## Stated exercise:
Copy down all of the data underneath, exactly as shown.

## Data lines:
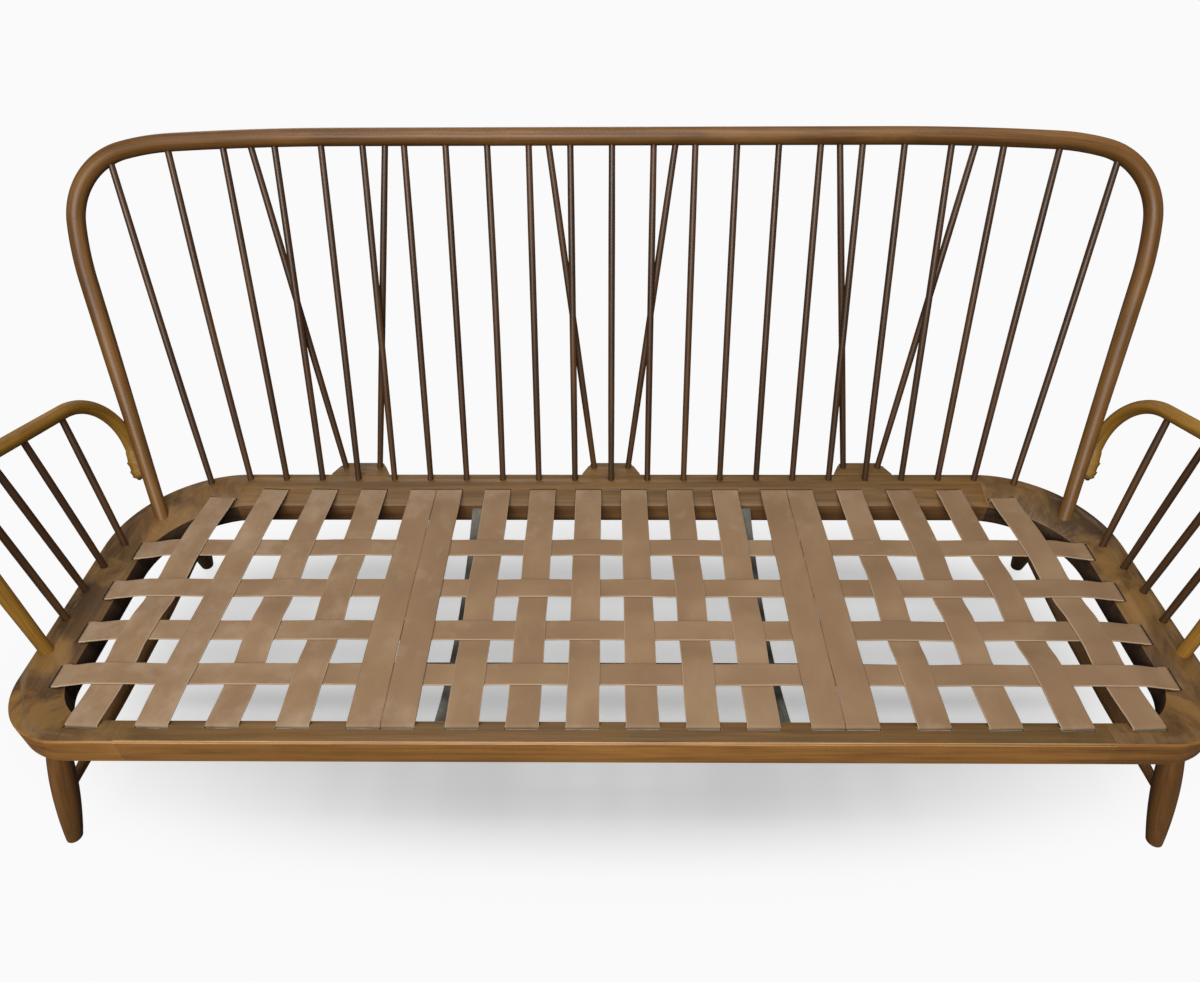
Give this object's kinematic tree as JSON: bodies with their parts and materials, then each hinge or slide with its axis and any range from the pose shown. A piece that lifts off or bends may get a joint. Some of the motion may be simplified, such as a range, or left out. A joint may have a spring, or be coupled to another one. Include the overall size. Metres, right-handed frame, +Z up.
{
  "type": "three-seater sofa frame",
  "caption": "Bent-wood three-seater sofa frame with stick back, bowed arms, splayed legs and a woven rubber webbing seat.",
  "frame": {"origin": "on the floor under the centre of the whole object", "axes": "+X along the seat, +Y from the front to the back, +Z up"},
  "size_m": [1.902, 0.825, 0.8948],
  "materials": {
    "frame_wood": "satin",
    "bow_wood": "satin",
    "stick_wood": "satin",
    "leg_wood": "satin",
    "bare_wood": "matte",
    "webbing": "matte",
    "clip_steel": "satin",
    "screw_steel": "satin"
  },
  "bodies": {
    "root": {"front_rail": "frame_wood", "rear_rail": "frame_wood", "left_side_rail": "frame_wood", "right_side_rail": "frame_wood", "left_cross_rail": "bare_wood", "right_cross_rail": "bare_wood", "bobtail_left": "frame_wood", "bobtail_centre": "frame_wood", "bobtail_right": "frame_wood", "back_hoop": "bow_wood", "back_stick_1": "stick_wood", "back_stick_2": "stick_wood", "back_stick_3": "stick_wood", "back_stick_4": "stick_wood", "back_stick_5": "stick_wood", "back_stick_6": "stick_wood", "back_stick_7": "stick_wood", "back_stick_8": "stick_wood", "back_stick_9": "stick_wood", "back_stick_10": "stick_wood", "back_stick_11": "stick_wood", "back_stick_12": "stick_wood", "back_stick_13": "stick_wood", "back_stick_14": "stick_wood", "back_stick_15": "stick_wood", "back_stick_16": "stick_wood", "back_stick_17": "stick_wood", "back_stick_18": "stick_wood", "back_stick_19": "stick_wood", "back_stick_20": "stick_wood", "back_stick_21": "stick_wood", "back_stick_22": "stick_wood", "back_stick_23": "stick_wood", "brace_stick_1": "stick_wood", "brace_stick_2": "stick_wood", "brace_stick_3": "stick_wood", "brace_stick_4": "stick_wood", "brace_stick_5": "stick_wood", "brace_stick_6": "stick_wood", "left_arm_bow": "bow_wood", "right_arm_bow": "bow_wood", "left_arm_stick_1": "stick_wood", "left_arm_stick_2": "stick_wood", "left_arm_stick_3": "stick_wood", "left_arm_stick_4": "stick_wood", "right_arm_stick_1": "stick_wood", "right_arm_stick_2": "stick_wood", "right_arm_stick_3": "stick_wood", "right_arm_stick_4": "stick_wood", "front_left_leg": "leg_wood", "front_right_leg": "leg_wood", "rear_left_leg": "leg_wood", "rear_right_leg": "leg_wood", "left_side_stretcher": "leg_wood", "right_side_stretcher": "leg_wood", "long_stretcher": "leg_wood", "webbing_fore_aft": "webbing", "webbing_cross": "webbing", "webbing_clips": "clip_steel", "arm_screws": "screw_steel"}
  },
  "joints": []
}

## Correct result:
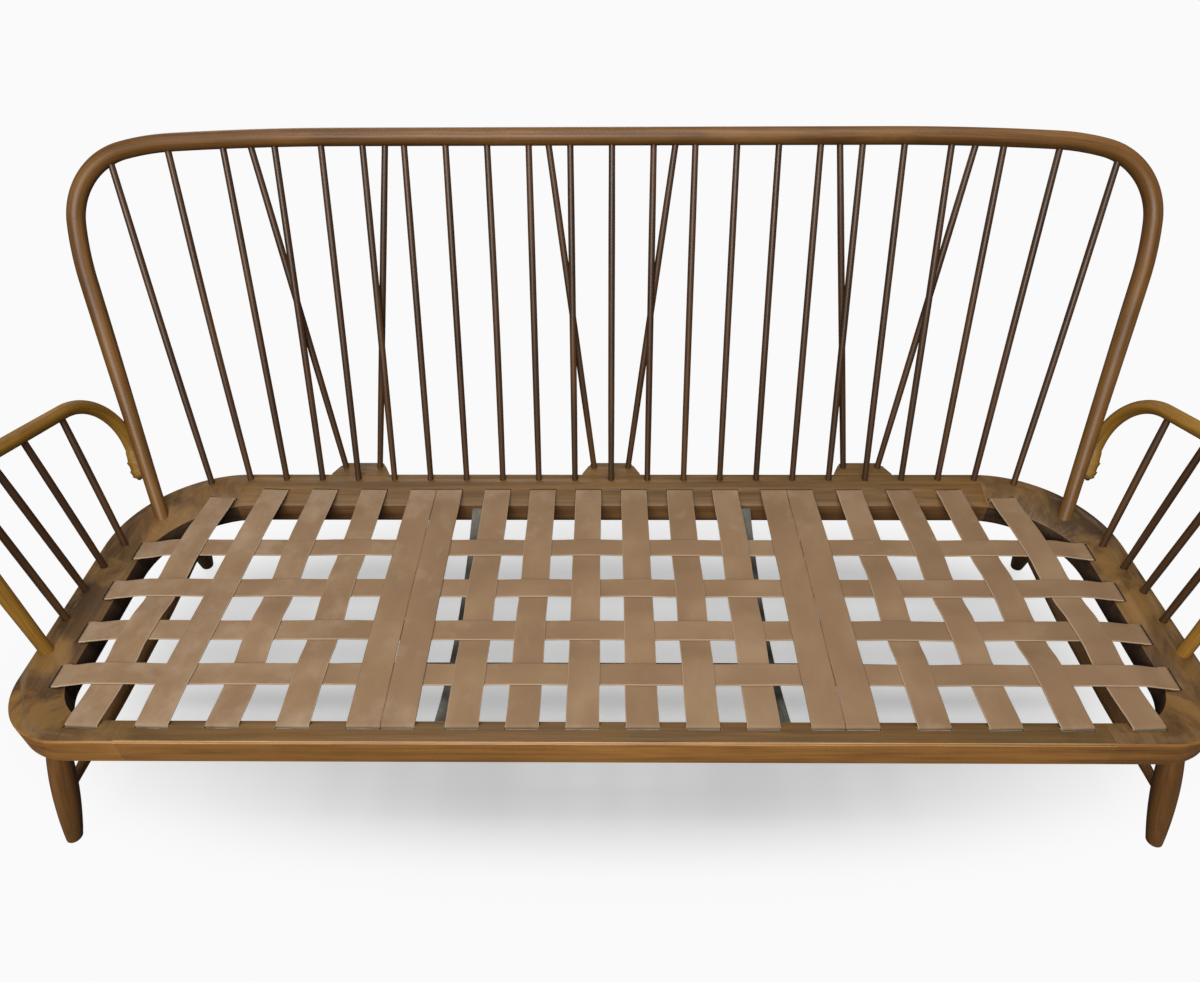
Give this object's kinematic tree as JSON: bodies with their parts and materials, then each hinge or slide with its axis and any range from the pose shown. A piece that lifts off or bends may get a joint. Some of the motion may be simplified, such as a range, or left out. A joint may have a spring, or be coupled to another one. Include the overall size. Metres, right-handed frame, +Z up.
{
  "type": "three-seater sofa frame",
  "caption": "Bent-wood three-seater sofa frame with stick back, bowed arms, splayed legs and a woven rubber webbing seat.",
  "frame": {"origin": "on the floor under the centre of the whole object", "axes": "+X along the seat, +Y from the front to the back, +Z up"},
  "size_m": [1.902, 0.825, 0.8948],
  "materials": {
    "frame_wood": "satin",
    "bow_wood": "satin",
    "stick_wood": "satin",
    "leg_wood": "satin",
    "bare_wood": "matte",
    "webbing": "matte",
    "clip_steel": "satin",
    "screw_steel": "satin"
  },
  "bodies": {
    "root": {"front_rail": "frame_wood", "rear_rail": "frame_wood", "left_side_rail": "frame_wood", "right_side_rail": "frame_wood", "left_cross_rail": "bare_wood", "right_cross_rail": "bare_wood", "bobtail_left": "frame_wood", "bobtail_centre": "frame_wood", "bobtail_right": "frame_wood", "back_hoop": "bow_wood", "back_stick_1": "stick_wood", "back_stick_2": "stick_wood", "back_stick_3": "stick_wood", "back_stick_4": "stick_wood", "back_stick_5": "stick_wood", "back_stick_6": "stick_wood", "back_stick_7": "stick_wood", "back_stick_8": "stick_wood", "back_stick_9": "stick_wood", "back_stick_10": "stick_wood", "back_stick_11": "stick_wood", "back_stick_12": "stick_wood", "back_stick_13": "stick_wood", "back_stick_14": "stick_wood", "back_stick_15": "stick_wood", "back_stick_16": "stick_wood", "back_stick_17": "stick_wood", "back_stick_18": "stick_wood", "back_stick_19": "stick_wood", "back_stick_20": "stick_wood", "back_stick_21": "stick_wood", "back_stick_22": "stick_wood", "back_stick_23": "stick_wood", "brace_stick_1": "stick_wood", "brace_stick_2": "stick_wood", "brace_stick_3": "stick_wood", "brace_stick_4": "stick_wood", "brace_stick_5": "stick_wood", "brace_stick_6": "stick_wood", "left_arm_bow": "bow_wood", "right_arm_bow": "bow_wood", "left_arm_stick_1": "stick_wood", "left_arm_stick_2": "stick_wood", "left_arm_stick_3": "stick_wood", "left_arm_stick_4": "stick_wood", "right_arm_stick_1": "stick_wood", "right_arm_stick_2": "stick_wood", "right_arm_stick_3": "stick_wood", "right_arm_stick_4": "stick_wood", "front_left_leg": "leg_wood", "front_right_leg": "leg_wood", "rear_left_leg": "leg_wood", "rear_right_leg": "leg_wood", "left_side_stretcher": "leg_wood", "right_side_stretcher": "leg_wood", "long_stretcher": "leg_wood", "webbing_fore_aft": "webbing", "webbing_cross": "webbing", "webbing_clips": "clip_steel", "arm_screws": "screw_steel"}
  },
  "joints": []
}